Apache Spark: A Comprehensive Guide

Posted on

Apache Spark is one of the most powerful, open-source frameworks for big data processing and analytics. Initially developed at UC Berkeley’s AMP Lab in 2009, Spark quickly became one of the most popular tools for handling large-scale data processing due to its speed, ease of use, and flexibility. In this article, we will explore what Apache Spark is, its key features, how it works, and its various use cases.

What is Apache Spark?

Apache Spark is a unified analytics engine designed for large-scale data processing, machine learning, and real-time streaming. It provides an interface for programming entire clusters with implicit data parallelism and fault tolerance. Spark is widely used in environments that require fast data processing, such as data engineering, machine learning, and big data analytics.

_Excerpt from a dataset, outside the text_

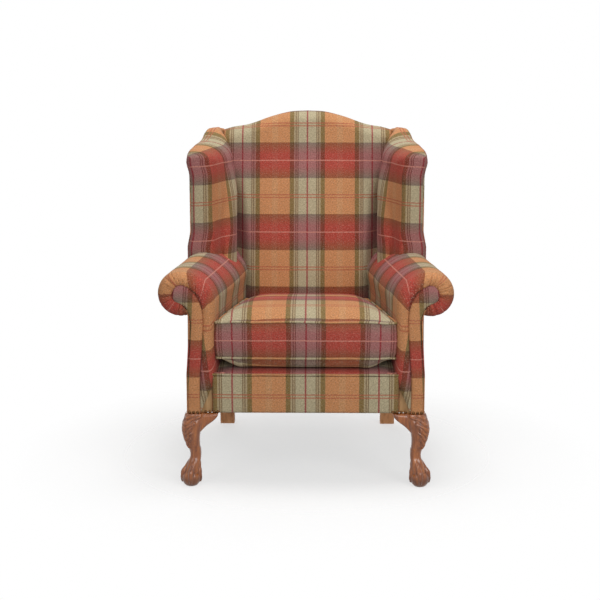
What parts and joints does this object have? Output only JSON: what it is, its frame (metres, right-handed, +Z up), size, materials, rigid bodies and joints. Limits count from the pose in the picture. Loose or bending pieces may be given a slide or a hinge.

Key Features of Apache Spark

  1. Speed: Spark is known for its fast performance. It processes data in memory (RAM) rather than reading from disk, which allows it to outperform traditional MapReduce frameworks, like Hadoop. In some cases, Spark can run up to 100x faster than Hadoop for certain workloads.
  2. Ease of Use: Spark offers simple APIs in multiple languages, including Java, Scala, Python, and R. These APIs make it easier for developers to work with big data without needing to learn complex programming paradigms.
  3. Unified Analytics Engine: Spark combines several key capabilities into one unified platform:
    • Batch processing: Efficiently handles large volumes of static data.
    • Stream processing: Processes real-time data streams.
    • SQL querying: Supports SQL-like querying capabilities for structured data.
    • Machine learning: Includes libraries for scalable machine learning algorithms (MLlib).
    • Graph processing: Provides graph processing tools with GraphX.
  4. Fault Tolerance: Spark ensures data reliability through a concept called Resilient Distributed Datasets (RDDs). RDDs allow data to be recomputed if any part of the system fails, making Spark fault-tolerant.
  5. Scalability: Apache Spark can scale from a single machine to thousands of nodes in a cluster, making it capable of handling massive datasets.

How Apache Spark Works

1. Core Components of Apache Spark

At the heart of Spark’s architecture are several key components that allow it to efficiently process large datasets:

  • Driver: The driver program is responsible for maintaining the main control flow of the application, coordinating tasks, and responding to user inputs. It communicates with the cluster manager and schedules jobs on the cluster nodes.
  • Cluster Manager: This component is responsible for managing the resources of the cluster. Spark can use several cluster managers, such as Hadoop YARN, Mesos, or its own standalone cluster manager.
  • Executor: Executors are worker nodes that perform the actual computation. Each executor runs on a worker node and manages the execution of tasks within a Spark job. Executors also store data for RDDs.
  • Task: The smallest unit of work that is sent to an executor. A Spark job is divided into multiple tasks, which are distributed across various executors in a cluster.
  • Resilient Distributed Dataset (RDD): RDD is the fundamental data structure in Spark. It is a fault-tolerant collection of elements that can be processed in parallel across a distributed cluster. RDDs can be created from a data source or transformed by applying operations.
  • DAG (Directed Acyclic Graph): Spark organizes computations into a Directed Acyclic Graph (DAG). The DAG represents the sequence of operations that must be performed on the RDDs to complete a job. This ensures that the tasks are executed in the correct order and allows Spark to optimize the execution process.

2. Spark Execution Model

Spark’s execution model is built around transformations and actions:

  • Transformations: These are operations that produce a new RDD by applying a function to each element of the original RDD. Transformations are lazy, meaning they don’t execute immediately but are only computed when an action is triggered.
    • Example: map(), filter(), flatMap(), reduceByKey()
  • Actions: These operations trigger the actual computation and return a value or output. Actions are what cause the transformations to be executed.
    • Example: collect(), count(), save(), take()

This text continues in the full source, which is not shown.